Sattgrüne Almen, sanft wogende Hügel, schroffe Schluchten mit tosenden Wasserfällen, eine würzige Luft wie aus dem Kräuter-Aroma-Diffuser und in größeren Höhen karge Felsen, Flechten und Moose. Dazu diese einmalige Stille - kein Handygeklingel, kein Straßenlärm, kein Gehupe. Wen es in die Berge zieht, der will abschalten und auftanken. Aber die Naturapotheke der Gebirge bietet noch einiges mehr.

  • Heilpaket: Wasserfälle in Gebirgsschluchten bilden Nano-Aerosole, die besonders tief in die Lunge gelangen und Studien zufolge Entzündungen in den Atemwegen von Asthmatikern deutlich lindern können. Ab einer Höhe von 700 m verströmen Nadelbäume ihre Terpene.
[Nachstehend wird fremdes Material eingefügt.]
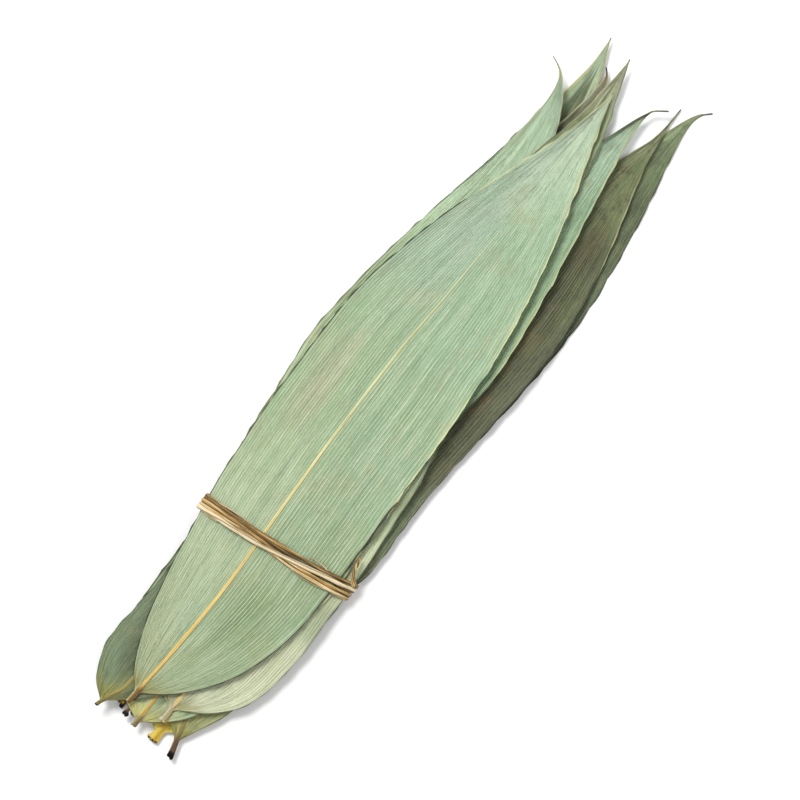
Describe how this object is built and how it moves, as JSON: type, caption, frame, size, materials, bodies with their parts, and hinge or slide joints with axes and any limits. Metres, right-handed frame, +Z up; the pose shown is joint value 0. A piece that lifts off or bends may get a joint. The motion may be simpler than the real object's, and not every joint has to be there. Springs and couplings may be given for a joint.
{
  "type": "bundle of dried bamboo leaves",
  "caption": "Flat bundle of long dried bamboo leaves laid base to base, fanned at their pointed tips and tied round with a twisted rush strand.",
  "frame": {"origin": "on the surface that the bundle lies on, under the middle of its box", "axes": "+Y along the leaves from their bases to their tips, +X across the bundle, +Z up through the pile of leaves"},
  "size_m": [0.109, 0.46, 0.0184],
  "materials": {
    "leaf_sage": "dry leaf, satin",
    "leaf_yellow_green": "dry leaf, satin",
    "leaf_bright_green": "dry leaf, satin",
    "leaf_pale": "dry leaf underside, matte",
    "leaf_olive": "dry leaf, satin",
    "leaf_brown_olive": "dry leaf, satin",
    "leaf_dark_green": "dry leaf, satin",
    "straw": "dry plant fibre, matte"
  },
  "bodies": {
    "root": {"leaf_lowest_dark": "leaf_dark_green", "leaf_inner_left": "leaf_olive", "leaf_inner_right": "leaf_olive", "leaf_right_brown": "leaf_brown_olive", "leaf_left_olive": "leaf_olive", "leaf_crossing_green": "leaf_sage", "leaf_crossing_pale": "leaf_pale", "leaf_right_green": "leaf_bright_green", "leaf_left_yellow": "leaf_yellow_green", "leaf_top": "leaf_sage", "straw_tie": "straw"}
  },
  "joints": []
}
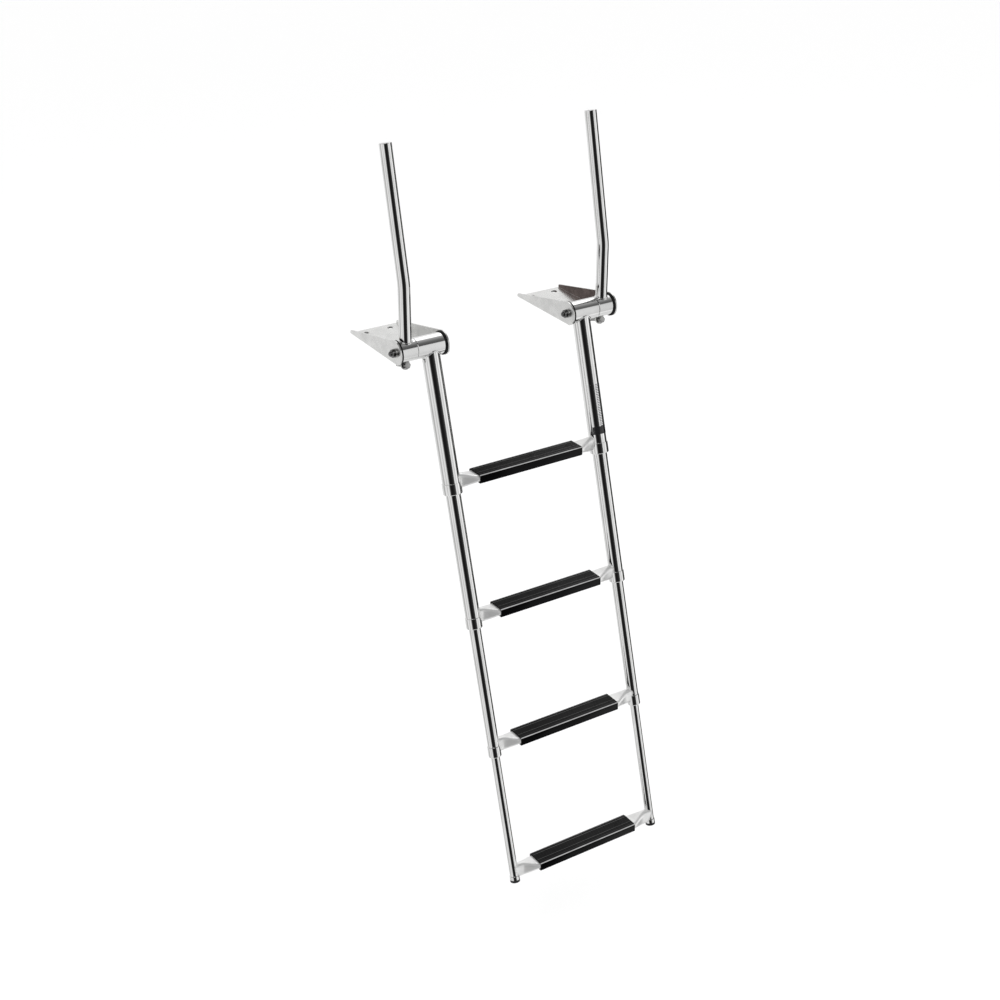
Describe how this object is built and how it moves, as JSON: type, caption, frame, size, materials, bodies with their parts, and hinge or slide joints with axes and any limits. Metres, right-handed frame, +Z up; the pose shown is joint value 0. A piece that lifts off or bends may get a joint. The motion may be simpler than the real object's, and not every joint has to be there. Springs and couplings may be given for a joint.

Diese Moleküle erzeugen den typischen Kiefernharzgeruch: Er kann laut Studien Depressionen und stressbedingte Beschwerden reduzieren. Unebene Wege mit leichter bis starker Steigung trainieren den Gleichgewichtssinn und die Gelenke, die Knorpelversorgung mit Nährstoffen verbessert sich. Lunge, Herz und Kreislauf werden gestärkt, weil die Sauerstoffaufnahme erhöht ist. Und Allergiker können durchatmen: Ab 1.500 m Höhe gibt es keine Milben mehr und die allgemeine Pollenbelastung ist gegenüber dem Flachland um fünf Sechstel verringert.
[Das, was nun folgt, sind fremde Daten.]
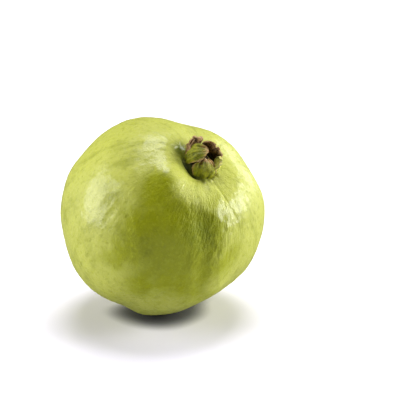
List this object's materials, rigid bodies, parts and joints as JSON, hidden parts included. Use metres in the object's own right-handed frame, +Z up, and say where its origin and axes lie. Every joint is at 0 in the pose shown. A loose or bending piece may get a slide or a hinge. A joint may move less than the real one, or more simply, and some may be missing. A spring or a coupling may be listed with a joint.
{
  "type": "guava",
  "caption": "Whole green guava lying on its flank: a lobed round body with a crown of dried sepals at its blossom end and a clipped stalk at the other.",
  "frame": {"origin": "middle of the flat resting spot on the fruit's flank, on the surface that it lies on", "axes": "+Z up; the fruit's own axis leans 38 degrees from upright, its crown end up and towards +X and -Y, 43 degrees round from +X"},
  "size_m": [0.0939, 0.0911, 0.0919],
  "materials": {
    "skin": "waxy, softly glossy yellow-green skin with fine pale mottling and low wrinkles",
    "sepal": "dull olive green, dried to tan and dark brown at the rims and inside",
    "stamen": "dry, dark brown",
    "stalk": "dull olive green with brown patches and a pale dry cut"
  },
  "bodies": {
    "root": {"fruit": "skin", "calyx": "sepal", "stamens": "stamen", "stalk": "stalk"}
  },
  "joints": []
}
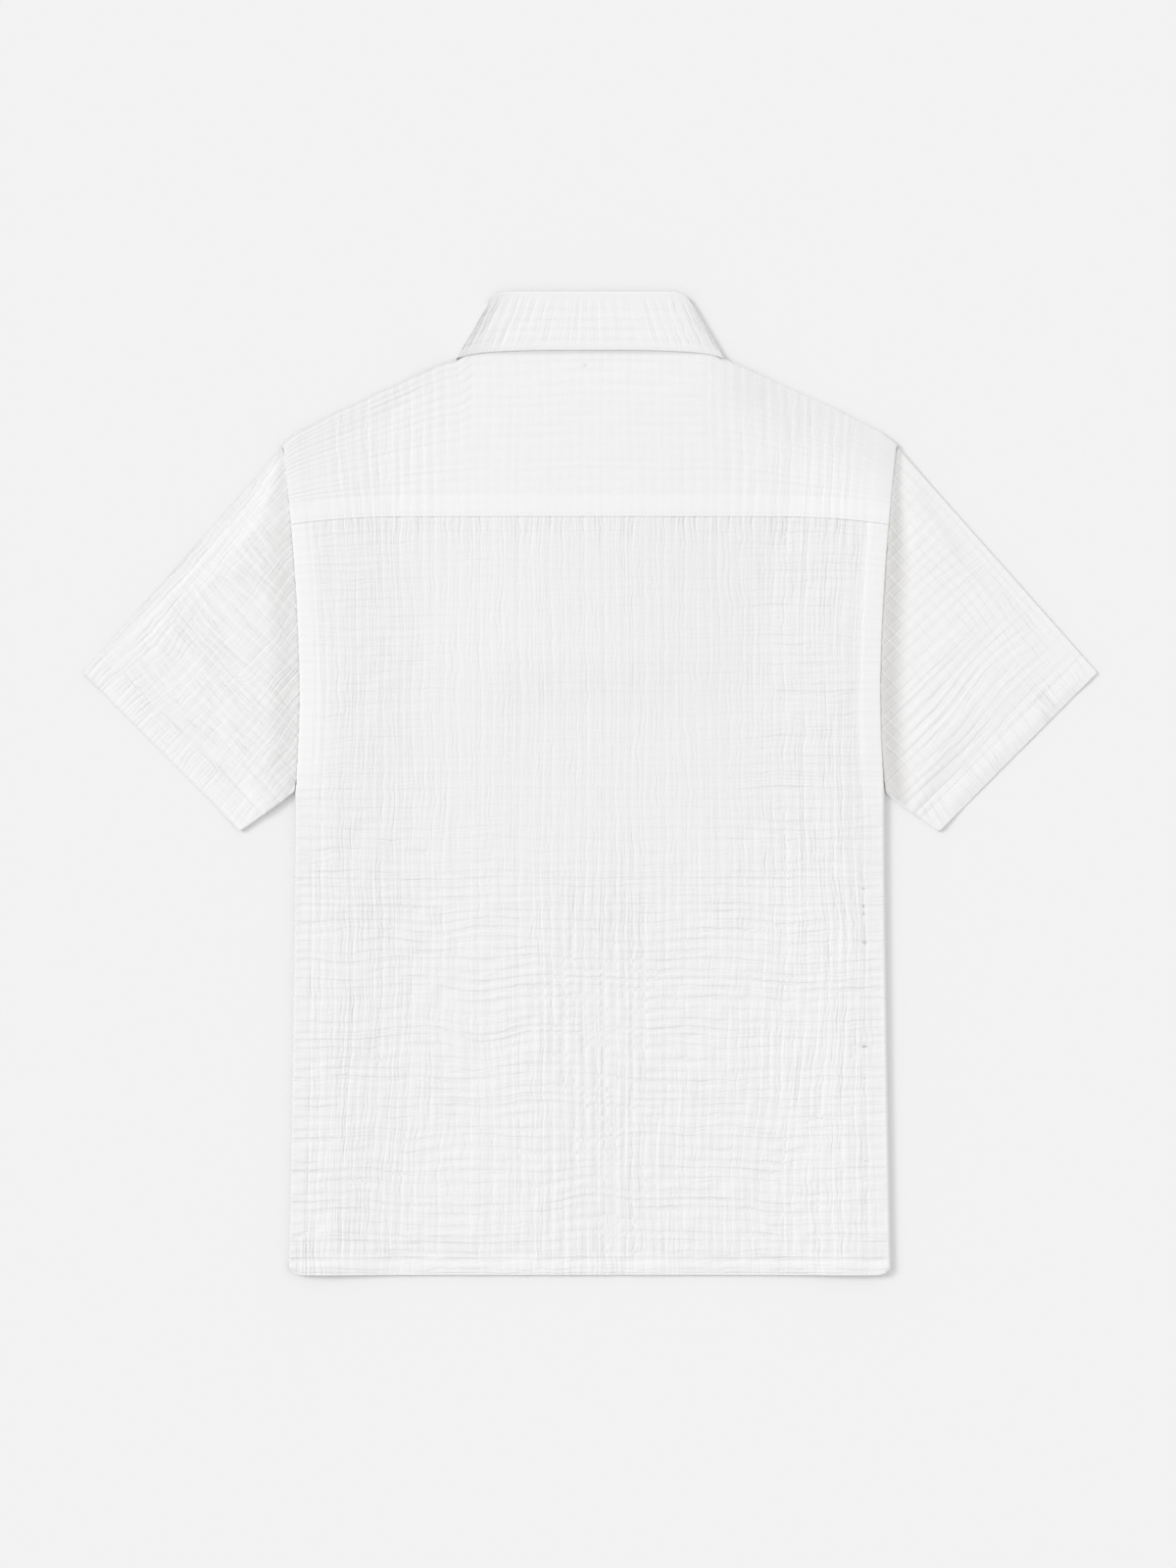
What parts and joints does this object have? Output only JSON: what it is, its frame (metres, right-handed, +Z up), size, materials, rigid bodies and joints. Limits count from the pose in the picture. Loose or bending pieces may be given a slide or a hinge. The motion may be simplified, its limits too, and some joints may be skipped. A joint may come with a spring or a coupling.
{
  "type": "polo shirt",
  "caption": "Short-sleeved shirt in crinkled double gauze, laid flat and face down, with a back yoke, a turned-down collar and a half placket underneath.",
  "frame": {"origin": "on the table under the middle of the shirt's box: z = 0 is the surface it lies on", "axes": "+Z up from the front, which lies on the table, to the back; +Y from the hem to the collar; +X to the wearer's right sleeve as seen from above the back"},
  "size_m": [0.814, 0.7887, 0.0074],
  "materials": {
    "cotton": "matte white crinkled double gauze",
    "button": "satin off-white resin"
  },
  "bodies": {
    "root": {"front": "cotton", "back_panel": "cotton", "yoke": "cotton", "sleeve_left": "cotton", "sleeve_right": "cotton", "collar_stand": "cotton", "collar_fall": "cotton", "placket_outer": "cotton", "placket_inner": "cotton", "button_1": "button", "button_2": "button", "button_3": "button"}
  },
  "joints": []
}
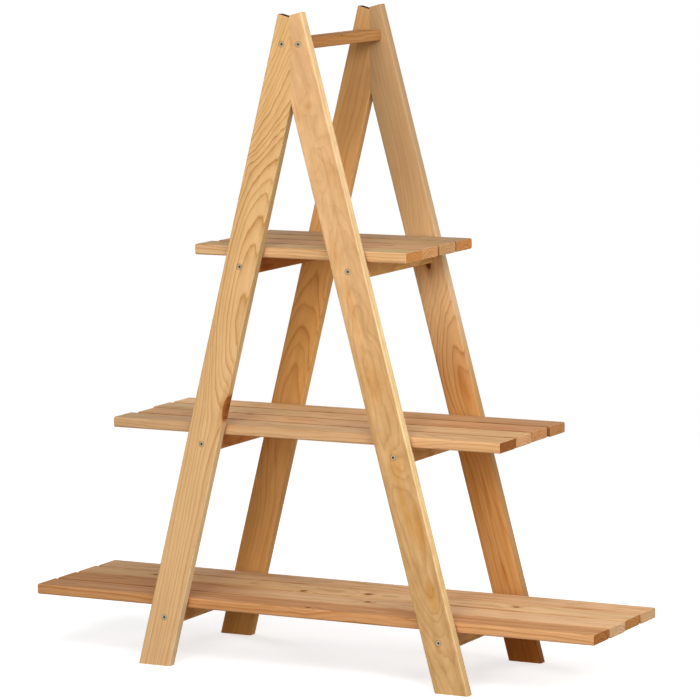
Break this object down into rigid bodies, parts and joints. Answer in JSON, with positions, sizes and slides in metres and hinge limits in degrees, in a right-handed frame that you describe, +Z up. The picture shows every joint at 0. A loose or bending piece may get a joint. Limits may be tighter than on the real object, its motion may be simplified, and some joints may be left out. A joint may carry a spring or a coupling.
{
  "type": "tiered plant stand",
  "caption": "A-frame plant stand of planed pine boards: slatted shelves, shorter towards the top, carried on battens between front and rear leg frames, with a short rail near the tip.",
  "frame": {"origin": "on the floor, under the middle of the stand", "axes": "+X to the right along the shelves, +Y from the front frame to the rear frame, +Z up"},
  "size_m": [1.2, 0.338, 1.2611],
  "materials": {
    "leg_pine": "planed pine, clear honey-coloured oil",
    "slat_pine": "planed pine, clear honey-coloured oil",
    "batten_pine": "planed pine, clear honey-coloured oil",
    "rail_pine": "planed pine, clear honey-coloured oil",
    "screw_steel": "zinc-plated steel"
  },
  "bodies": {
    "root": {"front_left_leg": "leg_pine", "front_right_leg": "leg_pine", "rear_left_leg": "leg_pine", "rear_right_leg": "leg_pine", "top_rail": "rail_pine", "lower_left_batten": "batten_pine", "lower_right_batten": "batten_pine", "lower_shelf_slat_1": "slat_pine", "lower_shelf_slat_2": "slat_pine", "lower_shelf_slat_3": "slat_pine", "lower_shelf_slat_4": "slat_pine", "lower_shelf_frame_screws": "screw_steel", "lower_shelf_slat_screws": "screw_steel", "middle_left_batten": "batten_pine", "middle_right_batten": "batten_pine", "middle_shelf_slat_1": "slat_pine", "middle_shelf_slat_2": "slat_pine", "middle_shelf_slat_3": "slat_pine", "middle_shelf_slat_4": "slat_pine", "middle_shelf_frame_screws": "screw_steel", "middle_shelf_slat_screws": "screw_steel", "upper_left_batten": "batten_pine", "upper_right_batten": "batten_pine", "upper_shelf_slat_1": "slat_pine", "upper_shelf_slat_2": "slat_pine", "upper_shelf_slat_3": "slat_pine", "upper_shelf_slat_4": "slat_pine", "upper_shelf_frame_screws": "screw_steel", "upper_shelf_slat_screws": "screw_steel", "top_rail_screws": "screw_steel"}
  },
  "joints": []
}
  • Hochleistung: In Hochlagen ab 2.000 m wird die Luft sauerstoffärmer und der Luftdruck sinkt. Der Körper muss die Blutbildung verstärken, um den Sauerstofftransport im Organismus zu sichern. Laut Studien senkt diese Anstrengung die Gefahr, an Durchblutungsstörungen der Herzgefäße, also einem Infarkt, zu sterben. Zugleich steigt die Leistungsfähigkeit. Profisportler absolvieren deshalb regelmäßig ein Höhentraining.
    Wichtig: Menschen mit chronischer Herzschwäche sollten besser nicht auf über 2.000 Meter aufsteigen.

  • Guter Rat: Deutsche Alpen-Kurorte, die in über 900 m Höhe liegen, finden sich zum Beispiel in der Region Berchtesgaden | Königssee in fünf Gemeinden rund um den Watzmann. Bergkurorte in 400 bis 800 Meter Höhe sind u.a. Sankt Andreasberg (Harz), Sankt Blasien (Schwarzwald) oder Elgersburg (Thüringen).
  • Die Natur ist die beste Apotheke!